■ EXERCISE DESCRIPTION ■
Write the data out again in full, with no departure from the original.

## BEGIN SUPPLIED DATA

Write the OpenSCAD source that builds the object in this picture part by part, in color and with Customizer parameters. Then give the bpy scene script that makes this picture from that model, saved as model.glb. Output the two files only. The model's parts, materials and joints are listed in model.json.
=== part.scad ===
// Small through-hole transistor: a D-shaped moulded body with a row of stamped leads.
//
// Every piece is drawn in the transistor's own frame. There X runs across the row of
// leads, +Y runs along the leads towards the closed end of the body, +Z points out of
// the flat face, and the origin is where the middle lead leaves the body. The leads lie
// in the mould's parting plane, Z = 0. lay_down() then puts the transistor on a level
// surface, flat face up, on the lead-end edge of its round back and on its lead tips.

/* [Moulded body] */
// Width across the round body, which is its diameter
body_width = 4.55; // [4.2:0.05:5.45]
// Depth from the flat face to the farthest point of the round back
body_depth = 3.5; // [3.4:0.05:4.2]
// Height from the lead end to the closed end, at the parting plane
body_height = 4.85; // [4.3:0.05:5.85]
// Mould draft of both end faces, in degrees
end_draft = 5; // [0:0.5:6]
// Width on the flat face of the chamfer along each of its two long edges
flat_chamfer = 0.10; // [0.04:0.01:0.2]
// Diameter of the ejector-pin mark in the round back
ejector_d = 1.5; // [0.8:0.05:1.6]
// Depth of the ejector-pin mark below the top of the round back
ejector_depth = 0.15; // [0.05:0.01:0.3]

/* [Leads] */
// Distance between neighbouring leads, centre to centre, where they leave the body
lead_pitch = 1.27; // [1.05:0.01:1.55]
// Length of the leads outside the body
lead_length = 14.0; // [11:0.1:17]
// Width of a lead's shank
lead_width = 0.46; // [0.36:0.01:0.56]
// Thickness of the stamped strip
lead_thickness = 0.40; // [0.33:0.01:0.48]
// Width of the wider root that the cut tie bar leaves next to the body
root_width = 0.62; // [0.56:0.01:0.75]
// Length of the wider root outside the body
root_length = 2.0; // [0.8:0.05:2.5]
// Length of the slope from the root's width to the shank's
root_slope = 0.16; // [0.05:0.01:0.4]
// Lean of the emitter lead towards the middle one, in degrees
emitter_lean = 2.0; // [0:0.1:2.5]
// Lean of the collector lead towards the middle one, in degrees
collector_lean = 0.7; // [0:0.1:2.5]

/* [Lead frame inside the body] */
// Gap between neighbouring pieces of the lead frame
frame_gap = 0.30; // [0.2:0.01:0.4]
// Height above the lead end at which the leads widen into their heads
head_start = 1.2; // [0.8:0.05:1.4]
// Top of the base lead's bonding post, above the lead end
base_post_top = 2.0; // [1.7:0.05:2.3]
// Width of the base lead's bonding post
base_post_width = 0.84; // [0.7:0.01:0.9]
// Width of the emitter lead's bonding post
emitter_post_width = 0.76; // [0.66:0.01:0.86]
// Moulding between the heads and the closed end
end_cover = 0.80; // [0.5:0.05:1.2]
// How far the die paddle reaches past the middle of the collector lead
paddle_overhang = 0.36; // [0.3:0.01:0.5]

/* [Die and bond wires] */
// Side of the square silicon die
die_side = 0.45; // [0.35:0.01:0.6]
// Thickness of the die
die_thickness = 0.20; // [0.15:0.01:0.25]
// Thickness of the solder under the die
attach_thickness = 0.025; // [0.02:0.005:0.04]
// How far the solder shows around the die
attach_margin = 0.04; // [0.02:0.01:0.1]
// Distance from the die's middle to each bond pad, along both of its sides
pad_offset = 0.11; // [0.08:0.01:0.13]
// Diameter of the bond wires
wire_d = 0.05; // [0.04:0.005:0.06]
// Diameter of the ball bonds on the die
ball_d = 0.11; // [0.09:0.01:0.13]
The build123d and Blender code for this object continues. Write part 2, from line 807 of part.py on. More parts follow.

## END SUPPLIED DATA

■ FINAL ANSWER ■
Write the OpenSCAD source that builds the object in this picture part by part, in color and with Customizer parameters. Then give the bpy scene script that makes this picture from that model, saved as model.glb. Output the two files only. The model's parts, materials and joints are listed in model.json.
=== part.scad ===
// Small through-hole transistor: a D-shaped moulded body with a row of stamped leads.
//
// Every piece is drawn in the transistor's own frame. There X runs across the row of
// leads, +Y runs along the leads towards the closed end of the body, +Z points out of
// the flat face, and the origin is where the middle lead leaves the body. The leads lie
// in the mould's parting plane, Z = 0. lay_down() then puts the transistor on a level
// surface, flat face up, on the lead-end edge of its round back and on its lead tips.

/* [Moulded body] */
// Width across the round body, which is its diameter
body_width = 4.55; // [4.2:0.05:5.45]
// Depth from the flat face to the farthest point of the round back
body_depth = 3.5; // [3.4:0.05:4.2]
// Height from the lead end to the closed end, at the parting plane
body_height = 4.85; // [4.3:0.05:5.85]
// Mould draft of both end faces, in degrees
end_draft = 5; // [0:0.5:6]
// Width on the flat face of the chamfer along each of its two long edges
flat_chamfer = 0.10; // [0.04:0.01:0.2]
// Diameter of the ejector-pin mark in the round back
ejector_d = 1.5; // [0.8:0.05:1.6]
// Depth of the ejector-pin mark below the top of the round back
ejector_depth = 0.15; // [0.05:0.01:0.3]

/* [Leads] */
// Distance between neighbouring leads, centre to centre, where they leave the body
lead_pitch = 1.27; // [1.05:0.01:1.55]
// Length of the leads outside the body
lead_length = 14.0; // [11:0.1:17]
// Width of a lead's shank
lead_width = 0.46; // [0.36:0.01:0.56]
// Thickness of the stamped strip
lead_thickness = 0.40; // [0.33:0.01:0.48]
// Width of the wider root that the cut tie bar leaves next to the body
root_width = 0.62; // [0.56:0.01:0.75]
// Length of the wider root outside the body
root_length = 2.0; // [0.8:0.05:2.5]
// Length of the slope from the root's width to the shank's
root_slope = 0.16; // [0.05:0.01:0.4]
// Lean of the emitter lead towards the middle one, in degrees
emitter_lean = 2.0; // [0:0.1:2.5]
// Lean of the collector lead towards the middle one, in degrees
collector_lean = 0.7; // [0:0.1:2.5]

/* [Lead frame inside the body] */
// Gap between neighbouring pieces of the lead frame
frame_gap = 0.30; // [0.2:0.01:0.4]
// Height above the lead end at which the leads widen into their heads
head_start = 1.2; // [0.8:0.05:1.4]
// Top of the base lead's bonding post, above the lead end
base_post_top = 2.0; // [1.7:0.05:2.3]
// Width of the base lead's bonding post
base_post_width = 0.84; // [0.7:0.01:0.9]
// Width of the emitter lead's bonding post
emitter_post_width = 0.76; // [0.66:0.01:0.86]
// Moulding between the heads and the closed end
end_cover = 0.80; // [0.5:0.05:1.2]
// How far the die paddle reaches past the middle of the collector lead
paddle_overhang = 0.36; // [0.3:0.01:0.5]

/* [Die and bond wires] */
// Side of the square silicon die
die_side = 0.45; // [0.35:0.01:0.6]
// Thickness of the die
die_thickness = 0.20; // [0.15:0.01:0.25]
// Thickness of the solder under the die
attach_thickness = 0.025; // [0.02:0.005:0.04]
// How far the solder shows around the die
attach_margin = 0.04; // [0.02:0.01:0.1]
// Distance from the die's middle to each bond pad, along both of its sides
pad_offset = 0.11; // [0.08:0.01:0.13]
// Diameter of the bond wires
wire_d = 0.05; // [0.04:0.005:0.06]
// Diameter of the ball bonds on the die
ball_d = 0.11; // [0.09:0.01:0.13]
The build123d and Blender code for this object continues. Write part 2, from line 807 of part.py on. More parts follow.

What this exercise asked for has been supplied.